In theory these were supposed to be an easy, relaxing knit. That itself should warn you of how terribly wrong I was. Scrappy socks: just pick out on of the random balls of sock yarn, which were already overfilling in my ‘leftovers bag’, and knit a couple of rows into a vanilla sock pattern.

If you aren’t lucky enough to stalk blueberryfields_ on Instagram, then you are missing out, her Happy Socks are that, knitted pieces of joy every time you stare at them. I wanted to try to knit my own.

Side note: I am not neat, my bedroom is one that always has the door closed so my family can ignore the chaos within. So scrappy socks seemed like the perfect type of pattern for me. Add a bit of this, that, and voila! Plus it doesn’t hurt that I enjoy weaving in ends so that’s not an issue.

Oh how wrong I was.

I spent too long contemplating what yarn to add next, frogging back to choose a different colour, and even putting off knitting on these socks. I didn’t like the result. It was like the more I tried to fix the socks, the worse it became. It was supposed to be the perfect fit, yet it went so wrong.

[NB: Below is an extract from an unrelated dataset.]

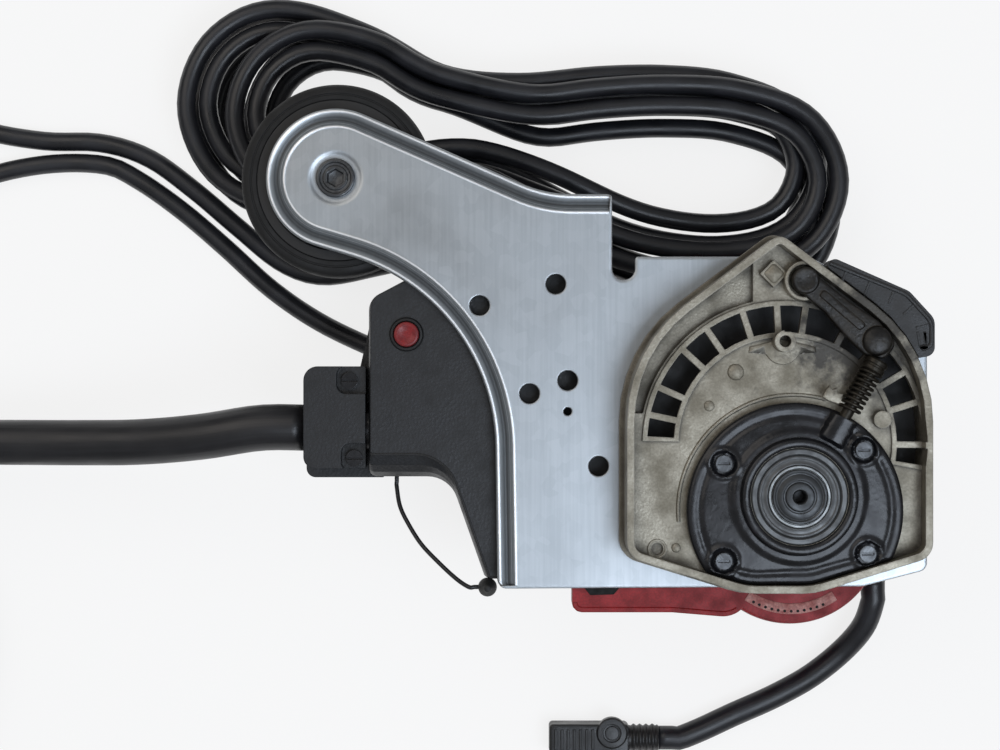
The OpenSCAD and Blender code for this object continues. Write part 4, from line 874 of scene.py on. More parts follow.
FINISHES: tuple[Finish, ...] = (
    # zinc-coated sheet, cold rolled: satin blue-grey with darker clouds; pale edge wear, and
    # painted highlight on the edges, the bead and the step; painted shade in the groove and the
    # corners
    RolledSheet("galvanised_sheet", "#b3b8bc", "#a3a9ae", "#f6f8fa", 1.0, 0.4, patch_mm=60,
                patch_share=0.5, figure_colour="#8d9398", figure_share=0.28, relief_mm=0.01,
                edge_mm=0.7, edge_share=1.6, shade_and_grime_colour="#25282a", corner_shade_share=0.95,
                shade_reach_mm=2.2),
    # zinc-plated fasteners: pale and slightly warm
    TurnedSteel("zinc_steel", "#b9bab8", "#9d9c96", "#dcdcd8", 1.0, 0.32, patch_mm=5,
                figure_colour="#77766f", figure_share=0.25, relief_mm=0.01),
    # machine screws, oiled and gone dark in use
    TurnedSteel("screw_steel", "#5d5f61", "#3d3d3f", "#a3a5a7", 0.9, 0.34, patch_mm=4,
                figure_colour="#2c2c2d", figure_share=0.45, relief_mm=0.01),
    # ground bearing steel: bright with very fine rings
    TurnedSteel("bearing_steel", "#c2c4c4", "#a5a7a6", "#eceded", 1.0, 0.22, patch_mm=9,
                figure_colour="#7f8080", figure_share=0.3, relief_mm=0.006, edge_mm=0.3),
    # hardened spindle: dark grey with ground rings
    TurnedSteel("spindle_steel", "#4c4e50", "#343536", "#8d8f90", 0.8, 0.4, patch_mm=5,
                figure_colour="#323334", figure_share=0.5, relief_mm=0.01, edge_mm=0.3),
    # hobbed gear steel under old grease: a warm grey
    TurnedSteel("gear_steel", "#8d8b86", "#68645e", "#c2c0bb", 1.0, 0.34, patch_mm=6,
                figure_colour="#4e4a45", figure_share=0.3, relief_mm=0.01, edge_mm=0.2),
    # spring wire in oil: brown-black with a faint shine
    Finish("spring_steel", "#3a352d", "#211f1b", "#7d7566", 0.7, 0.4, patch_mm=3, grain_mm=0.5,
           figure_colour="#151310", figure_share=0.5, relief_mm=0.03, edge_mm=0.25),
    # brushed steel of the handpiece: bright rings round its axis
    TurnedSteel("brushed_metal", "#aeb0b1", "#94979a", "#d9dbdc", 1.0, 0.3, patch_mm=12,
                figure_colour="#7b7e80", figure_share=0.4, relief_mm=0.008, axis=(-0.475, -0.2),
                ring_mm=0.4),
    # die-cast alloy with a dull, slightly warm skin, an oil stain and painted shade in its corners
    CastAlloy("cast_metal", "#a19b8d", "#7a7466", "#d0ccc1", 0.6, 0.46, patch_mm=13,
              patch_share=0.85, grain_mm=0.9, figure_colour="#5b5548", figure_share=0.35,
              relief_mm=0.08, edge_mm=0.8, edge_share=1.3, shade_and_grime_colour="#2a2620", corner_shade_share=0.85,
              shade_reach_mm=5.0, oily_at=(0.026, 0.068, 0.115), oily_reach=0.04),
    # painted cast cover: black stove enamel over a cast skin
    CastAlloy("black_metal", "#17181b", "#26262a", "#77777a", 0.2, 0.27, patch_mm=9,
              patch_share=0.7, grain_mm=2.6, figure_colour="#0b0b0d", figure_share=0.4,
              relief_mm=0.08, edge_mm=0.5, edge_share=0.5, pit_mm=4.0),
    # the same casting where oil and dust have set on it: brown-black and dull in patches
    CastAlloy("oily_casting", "#161412", "#2e2a24", "#6f675b", 0.3, 0.4, patch_mm=5,
              patch_share=0.8, grain_mm=1.4, figure_colour="#0c0b0a", figure_share=0.5,
              relief_mm=0.16, edge_mm=0.5, edge_share=0.6),
    # ring and seal faces under a film of grease
    TurnedSteel("greased_steel", "#666869", "#525354", "#8a8b8c", 0.7, 0.46, patch_mm=5,
                patch_share=0.8, figure_colour="#3a3a3b", figure_share=0.35, relief_mm=0.01,
                edge_mm=0.3, edge_share=0.7),
    # inner ring, rubbed bright and then dulled by dust
    TurnedSteel("rubbed_ring", "#8f9191", "#747676", "#b9bbbb", 1.0, 0.4, patch_mm=5,
                figure_colour="#5d5e5e", figure_share=0.3, relief_mm=0.006, edge_mm=0.2),
    # painted shade: near-black for openings, laid on as thin discs and skins
    Moulded("painted_shade_black", "#060606", "#0b0b0b", "#1a1919", 0.0, 0.8, patch_mm=3),
    # the red nylon under grinding dust: chalky pink
    Moulded("dusty_red", "#c0847a", "#9c4a45", "#e0bab0", 0.0, 0.55, patch_mm=4, patch_share=0.9,
            figure_colour="#5a1f1d", figure_share=0.4, relief_mm=0.08, edge_mm=0.6, edge_share=0.9),
    # sintered bronze bush: warm and smooth
    TurnedSteel("bronze", "#9c7a45", "#80602f", "#c9a66a", 1.0, 0.3, patch_mm=5),
    # brass holders and pins: yellow and smooth
    TurnedSteel("brass", "#c2a45e", "#a5863f", "#e3c988", 1.0, 0.26, patch_mm=5, figure_share=0.2,
                figure_colour="#6d5727", relief_mm=0.008),
    # enamelled copper wire: laid turns under varnish
    Banded("copper", "#b4673a", "#8a4724", "#d68f60", 0.9, 0.28, patch_mm=7, grain_mm=1.4,
           figure_colour="#4e230f", figure_share=0.55, relief_mm=0.12, band_mm=1.0),
    # stacked electrical sheet: grey with fine dark lines
    Banded("armature_iron", "#77757a", "#575459", "#a5a4a8", 1.0, 0.4, patch_mm=8,
           figure_colour="#302d30", figure_share=0.5, relief_mm=0.04, band_mm=1.0),
    Banded("core_iron", "#66656a", "#4a484c", "#93929a", 1.0, 0.45, patch_mm=8,
           figure_colour="#29272a", figure_share=0.5, relief_mm=0.04, band_mm=1.0),
    # pressed carbon brush: matt dark grey
    Finish("carbon", "#2a2a2c", "#3a3a3d", "#6f6f73", 0.2, 0.5, patch_mm=3, grain_mm=0.4),
    # fan moulded in grey nylon: plain and satin
    Moulded("fan_plastic", "#2c2e31", "#212327", "#6a6e73", 0.0, 0.42, patch_mm=10),
    # glass-filled nylon, moulded in red, with dust rubbed in and painted shade in its corners
    Moulded("red_housing", "#a02226", "#68191c", "#c98b85", 0.0, 0.44, patch_mm=8, patch_share=0.75,
            figure_colour="#4a1414", figure_share=0.3, relief_mm=0.05, edge_mm=0.6, edge_share=0.6,
            shade_and_grime_colour="#2a1312", corner_shade_share=0.7, specular=0.25),
    # black ABS: lightly grained, dusty on its flats
    Moulded("black_plastic", "#1d1d1e", "#2c2b2a", "#5c5a57", 0.0, 0.42, patch_mm=7, relief_mm=0.06,
            edge_mm=0.5),
    # black nylon shells: coarse spark-eroded grain, rubbed grey at the edges; painted shade in
    # corners
    Moulded("handle_plastic", "#1b1d21", "#131417", "#585b60", 0.0, 0.46, patch_mm=9,
            patch_share=0.7, figure_colour="#0a0a0b", figure_share=0.4, relief_mm=0.11,
            grain_mm=0.8, cell_mm=1.3, edge_mm=0.9, edge_share=0.5, corner_shade_share=0.6),
    # trigger, rubbed smooth by the finger
    Moulded("trigger_plastic", "#1c1c1d", "#121213", "#4c4b4c", 0.0, 0.36, patch_mm=8),
    # phenolic switch body: dull and even
    Moulded("switch_plastic", "#1b1b1c", "#101011", "#4b4a4a", 0.0, 0.4, patch_mm=9,
            relief_mm=0.05),
    # red button: smooth and a little faded
    Moulded("red_button", "#8e2a2c", "#641c20", "#c77873", 0.0, 0.36, patch_mm=3, edge_mm=0.5,
            edge_share=0.6, specular=0.35),
    # wheel hub in black nylon: satin
    Moulded("wheel_plastic", "#19191a", "#111112", "#454545", 0.0, 0.42, patch_mm=9),
    # tyre rubber: black and quite dull
    Moulded("tyre_rubber", "#0e0e0f", "#181716", "#353433", 0.0, 0.7, patch_mm=9, relief_mm=0.08,
            cell_mm=1.4),
    # soft seals and grommets: dull black
    Moulded("gasket_rubber", "#141415", "#1f1f1f", "#3d3c3b", 0.0, 0.6, patch_mm=6),
    # bearing seal: dull rubber with moulded rings
    TurnedSteel("seal_rubber", "#151516", "#232220", "#45433f", 0.0, 0.45, patch_mm=5, ring_mm=0.9,
                figure_share=0.2, relief_mm=0.03),
    # thick rubber sheath: drawn lines and chalky patches
    ExtrudedJacket("sheath_rubber", "#1d1d20", "#2b2a2c", "#4c4b4d", 0.0, 0.4, patch_mm=22,
                   patch_share=0.55, grain_mm=1.6, figure_colour="#0b0b0c", figure_share=0.35,
                   relief_mm=0.08, edge_mm=0.5),
    # rubber cord: bluish black with a soft sheen
    ExtrudedJacket("cord_rubber", "#1b1c20", "#2c2d33", "#4c4d50", 0.0, 0.36, patch_mm=16,
                   patch_share=0.55, grain_mm=1.2, figure_colour="#0a0a0b", figure_share=0.35,
                   relief_mm=0.06, edge_mm=0.4),
)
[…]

I was lost, do I add a colour now? After three rows? Did I like these huge chunks of solid colours (the problem of having mostly self-striping yarns of huge stripes and solid colours from knitting shawls)?

I cut my losses and ripped back. I start over, and ripped back again.

Sometimes I forget that knitting is first most, for me, not others. That it’s okay to do what you want. It’s my creative outlet, and as long as I enjoy what I knit that’s what matters.

So I pulled out the scraps I loved. I started over.

Scrappy Socks Side View

I used the Blender Socks pattern, and followed the directions.

Eventually I decided to colour a bit outside the lines, adding a row of new colour here and there while still in my limited palette of scraps.

It was fun again.

For the first time in a while, I wasn’t looking forward to getting to the toe.

And that’s how I learned to make scrappy socks that worked for me :).